## Start Provided records

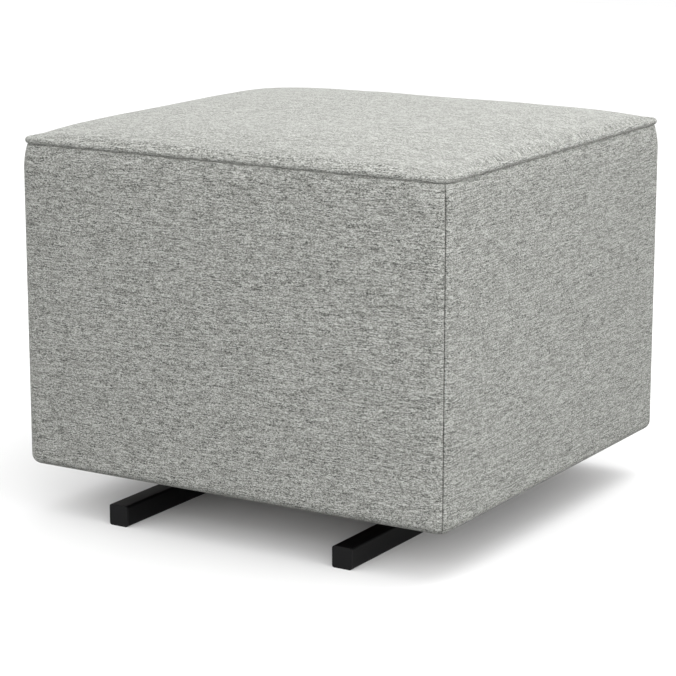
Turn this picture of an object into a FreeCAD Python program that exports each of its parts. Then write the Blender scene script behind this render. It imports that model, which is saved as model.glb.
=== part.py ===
# Glider ottoman: an upholstered box on four equal swing links above two floor rails.
# Frame: millimetres, +Z up, front face towards -Y, origin on the floor under the middle of the box.
# The seat glides front to back and stays level, because its four links form two parallelograms.

import FreeCAD, Part
import Sketcher
import math
import os

Vector = FreeCAD.Vector
os.makedirs("parts", exist_ok=True)
doc = FreeCAD.newDocument("glider_ottoman")
nodes = []

# Driving sizes, each written once, in millimetres and degrees.
SIZES = {
    # upholstered box, over the cover
    "body_width": 570,
    "body_depth": 543,
    "body_clearance": 58,
    "side_height": 388,
    "crown_rise": 20,
    "crown_fall": 9,
    "crown_round": 6.5,
    "corner_round": 18,
    "hem_round": 11,
    "hem_return": 17,
    "pinch_depth": 4,
    "pinch_height": 30,
    "pinch_round": 80,
    "welt_diameter": 7.5,
    "welt_flat": 0.15,
    "cover_thickness": 1.6,
    "padding_thickness": 8,
    "hem_padding": 3,
    "foam_height": 60,
    "soft_gap": 0.3,
    # wooden frame
    "panel_thickness": 12,
    "board_thickness": 12,
    "deck_thickness": 15,
    "deck_clearance": 11,
    "post_size": 34,
    "post_bevel": 20,
    "cleat_width": 20,
    "cleat_height": 30,
    "cloth_thickness": 0.8,
    # floor rails and what stands on them
    "rail_spacing": 306,
    "rail_size": 25.4,
    "rail_wall": 2,
    "rail_round": 3,
    "rail_setback": 4,
    "cap_thickness": 3,
    "cap_depth": 14,
    "cap_clearance": 0.1,
    "upright_inset": 3.7,
    "upright_thickness": 3,
    "upright_depth": 18,
    "upright_round": 4,
    "upright_toe": 28,
    "upright_heel": 64,
    "lobe_radius": 13,
    "foot_bolt_edge": 14,
    "tie_size": 25.4,
    "tie_offset": 20,
    "tie_height": 70,
    # swing links and their pivots
    "pivot_height": 180,
    "pivot_spacing": 220,
    "link_length": 100,
    "link_width": 18,
    "link_thickness": 5,
    "link_fillet": 6,
    "bead_width": 8,
    "bead_depth": 1.2,
    "eye_radius": 15,
    "glide_angle": 22,
    "bearing_diameter": 22,
    "bearing_width": 7,
    "bearing_ring": 2.2,
    "shield_recess": 0.6,
    "bearing_seat": 0.05,
    "pivot_diameter": 8,
    "pivot_clearance": 0.05,
    "side_clearance": 0.1,
    "spacer_length": 6,
    "spacer_diameter": 13,
    "pivot_head_height": 4,
    "pivot_head_diameter": 14,
    "pivot_head_bevel": 1,
    "pivot_socket": 5,
    "pivot_socket_depth": 2,
    "pivot_nut_height": 6.5,
    "pivot_nut_width": 13,
    "nut_collar_diameter": 11.6,
    "nut_collar_height": 1.6,
    "bolt_end": 1.5,
    "hole_clearance": 0.2,
    "bumper_diameter": 14,
    "bumper_length": 13,
    "bumper_bevel": 1.8,
    "bumper_stem": 6,
    "bumper_barb": 9,
    "stop_reach": 57,
    "stop_clearance": 0.5,
    # hangers and angles under the deck
    "hanger_thickness": 4,
    "hanger_width": 38,
    "hanger_eye": 13,
    "hanger_drop": 1,
    "angle_leg": 30,
    "angle_thickness": 3,
    "angle_length": 300,
    "angle_bolt_edge": 30,
    "rivet_diameter": 5,
    "rivet_head": 8,
    "rivet_head_height": 1.6,
    "rivet_drop": 12,
    "rivet_spread": 20,
    "mount_diameter": 6,
    "mount_head_width": 10,
    "mount_head_height": 4,
    "tee_flange": 19,
    "tee_flange_thickness": 1.5,
    "tee_barrel": 8,
    "tee_length": 9,
}

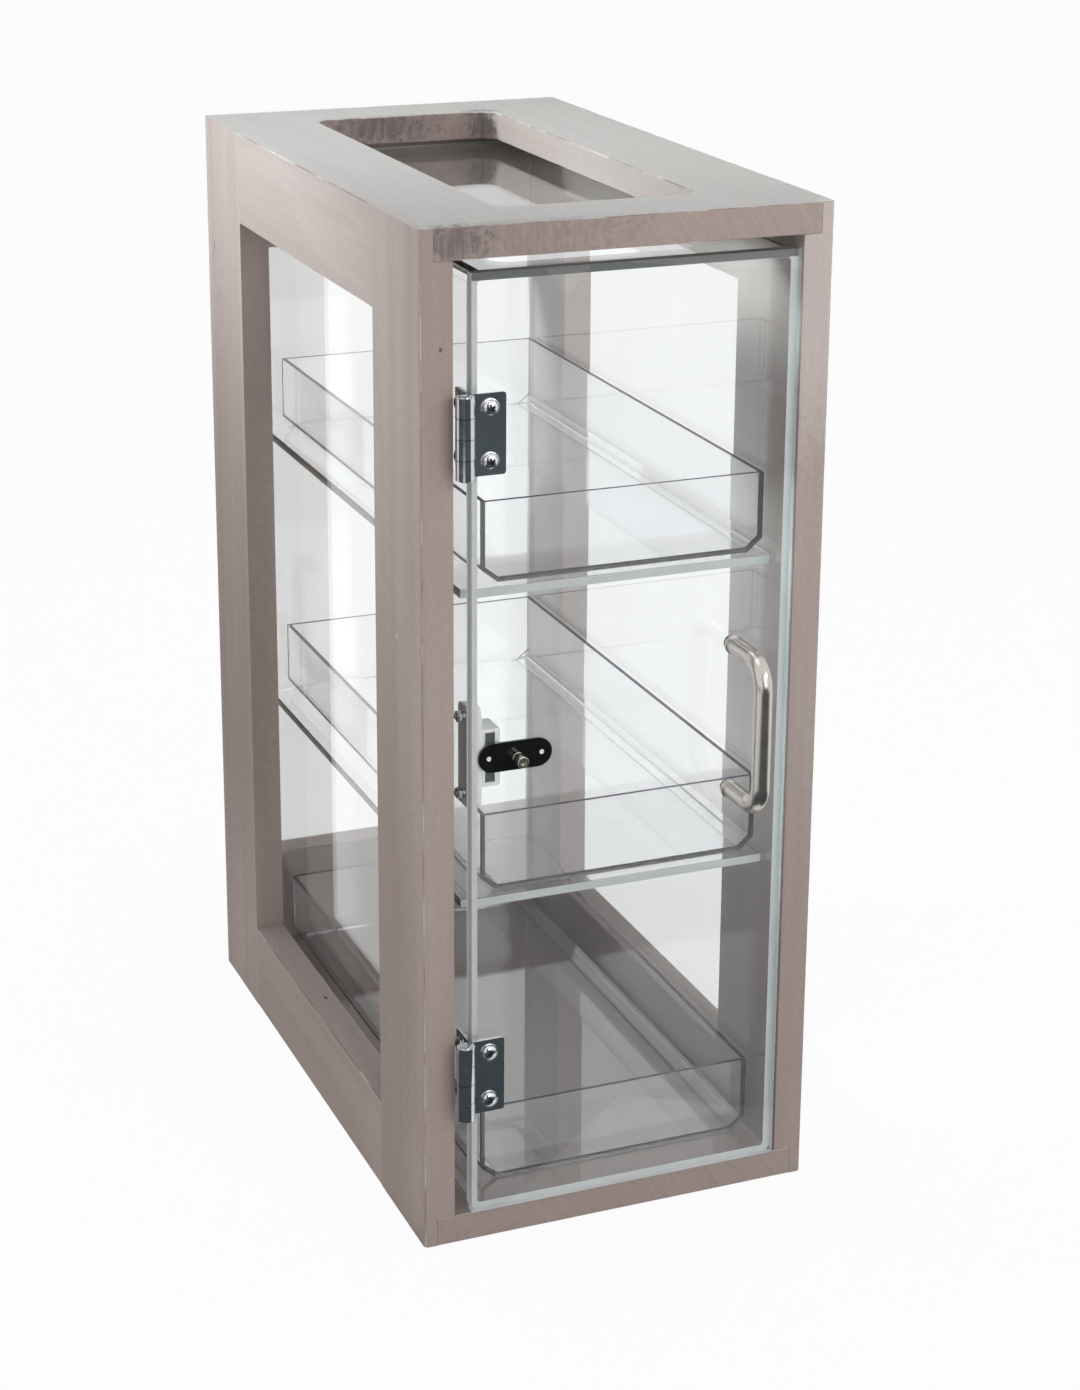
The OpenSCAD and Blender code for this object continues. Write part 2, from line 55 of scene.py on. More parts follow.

## End Provided records

Exercise
Write out each line of the data above again, exactly as given.

Written response
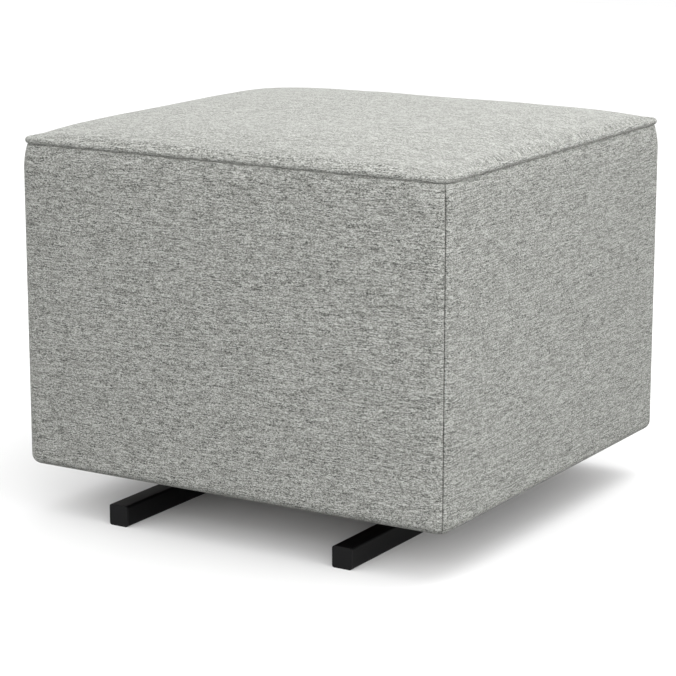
Turn this picture of an object into a FreeCAD Python program that exports each of its parts. Then write the Blender scene script behind this render. It imports that model, which is saved as model.glb.
=== part.py ===
# Glider ottoman: an upholstered box on four equal swing links above two floor rails.
# Frame: millimetres, +Z up, front face towards -Y, origin on the floor under the middle of the box.
# The seat glides front to back and stays level, because its four links form two parallelograms.

import FreeCAD, Part
import Sketcher
import math
import os

Vector = FreeCAD.Vector
os.makedirs("parts", exist_ok=True)
doc = FreeCAD.newDocument("glider_ottoman")
nodes = []

# Driving sizes, each written once, in millimetres and degrees.
SIZES = {
    # upholstered box, over the cover
    "body_width": 570,
    "body_depth": 543,
    "body_clearance": 58,
    "side_height": 388,
    "crown_rise": 20,
    "crown_fall": 9,
    "crown_round": 6.5,
    "corner_round": 18,
    "hem_round": 11,
    "hem_return": 17,
    "pinch_depth": 4,
    "pinch_height": 30,
    "pinch_round": 80,
    "welt_diameter": 7.5,
    "welt_flat": 0.15,
    "cover_thickness": 1.6,
    "padding_thickness": 8,
    "hem_padding": 3,
    "foam_height": 60,
    "soft_gap": 0.3,
    # wooden frame
    "panel_thickness": 12,
    "board_thickness": 12,
    "deck_thickness": 15,
    "deck_clearance": 11,
    "post_size": 34,
    "post_bevel": 20,
    "cleat_width": 20,
    "cleat_height": 30,
    "cloth_thickness": 0.8,
    # floor rails and what stands on them
    "rail_spacing": 306,
    "rail_size": 25.4,
    "rail_wall": 2,
    "rail_round": 3,
    "rail_setback": 4,
    "cap_thickness": 3,
    "cap_depth": 14,
    "cap_clearance": 0.1,
    "upright_inset": 3.7,
    "upright_thickness": 3,
    "upright_depth": 18,
    "upright_round": 4,
    "upright_toe": 28,
    "upright_heel": 64,
    "lobe_radius": 13,
    "foot_bolt_edge": 14,
    "tie_size": 25.4,
    "tie_offset": 20,
    "tie_height": 70,
    # swing links and their pivots
    "pivot_height": 180,
    "pivot_spacing": 220,
    "link_length": 100,
    "link_width": 18,
    "link_thickness": 5,
    "link_fillet": 6,
    "bead_width": 8,
    "bead_depth": 1.2,
    "eye_radius": 15,
    "glide_angle": 22,
    "bearing_diameter": 22,
    "bearing_width": 7,
    "bearing_ring": 2.2,
    "shield_recess": 0.6,
    "bearing_seat": 0.05,
    "pivot_diameter": 8,
    "pivot_clearance": 0.05,
    "side_clearance": 0.1,
    "spacer_length": 6,
    "spacer_diameter": 13,
    "pivot_head_height": 4,
    "pivot_head_diameter": 14,
    "pivot_head_bevel": 1,
    "pivot_socket": 5,
    "pivot_socket_depth": 2,
    "pivot_nut_height": 6.5,
    "pivot_nut_width": 13,
    "nut_collar_diameter": 11.6,
    "nut_collar_height": 1.6,
    "bolt_end": 1.5,
    "hole_clearance": 0.2,
    "bumper_diameter": 14,
    "bumper_length": 13,
    "bumper_bevel": 1.8,
    "bumper_stem": 6,
    "bumper_barb": 9,
    "stop_reach": 57,
    "stop_clearance": 0.5,
    # hangers and angles under the deck
    "hanger_thickness": 4,
    "hanger_width": 38,
    "hanger_eye": 13,
    "hanger_drop": 1,
    "angle_leg": 30,
    "angle_thickness": 3,
    "angle_length": 300,
    "angle_bolt_edge": 30,
    "rivet_diameter": 5,
    "rivet_head": 8,
    "rivet_head_height": 1.6,
    "rivet_drop": 12,
    "rivet_spread": 20,
    "mount_diameter": 6,
    "mount_head_width": 10,
    "mount_head_height": 4,
    "tee_flange": 19,
    "tee_flange_thickness": 1.5,
    "tee_barrel": 8,
    "tee_length": 9,
}

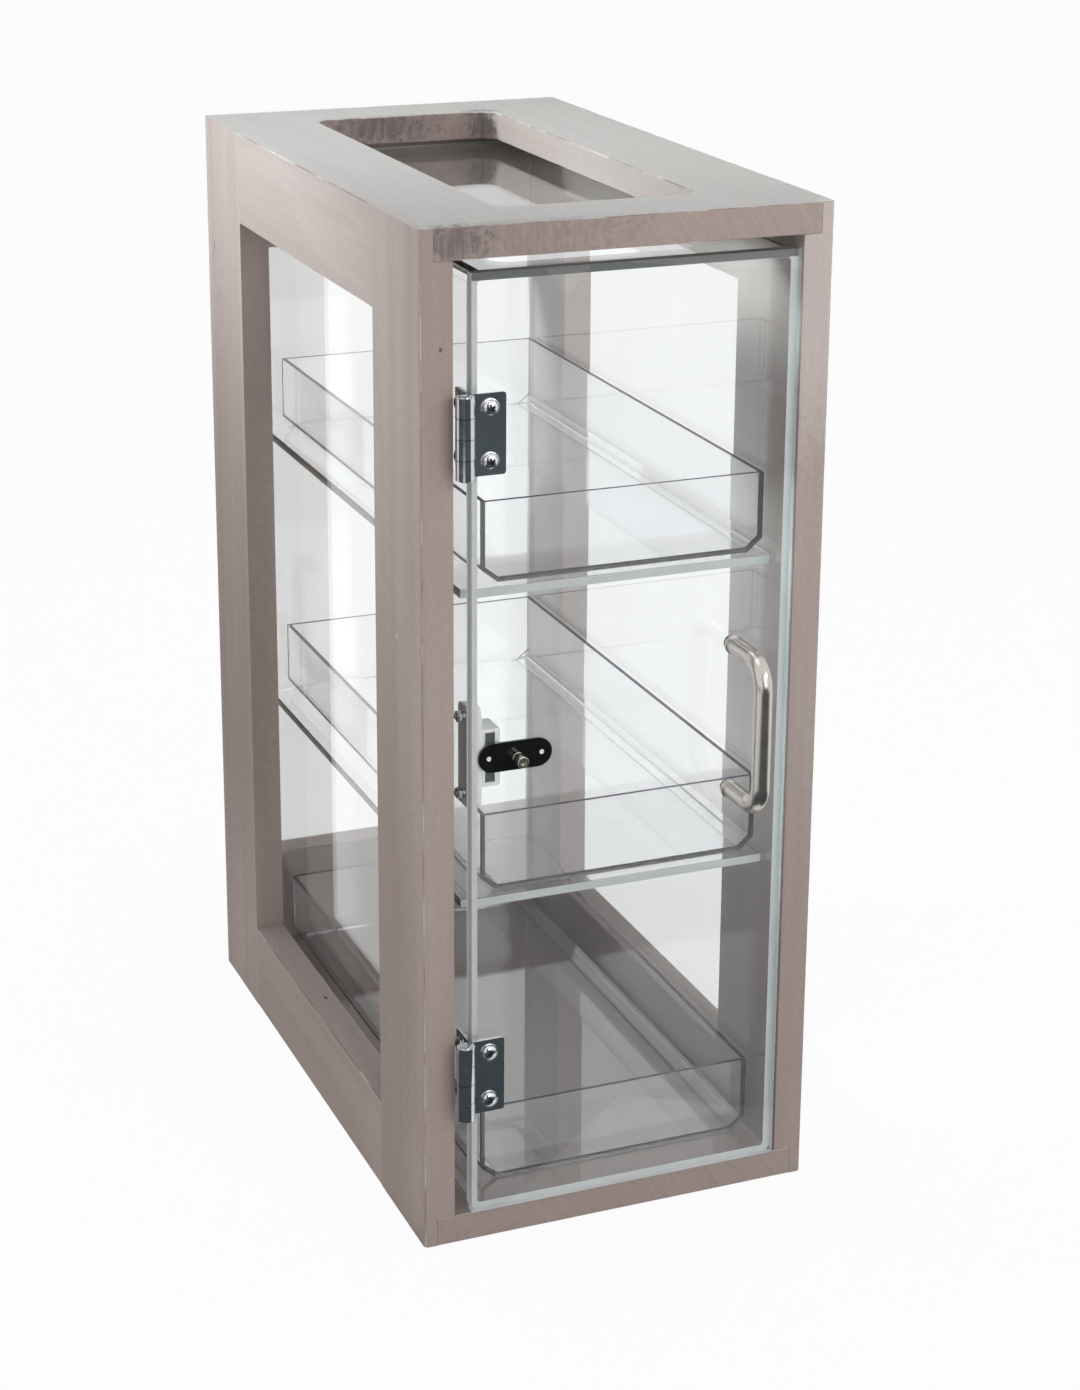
The OpenSCAD and Blender code for this object continues. Write part 2, from line 55 of scene.py on. More parts follow.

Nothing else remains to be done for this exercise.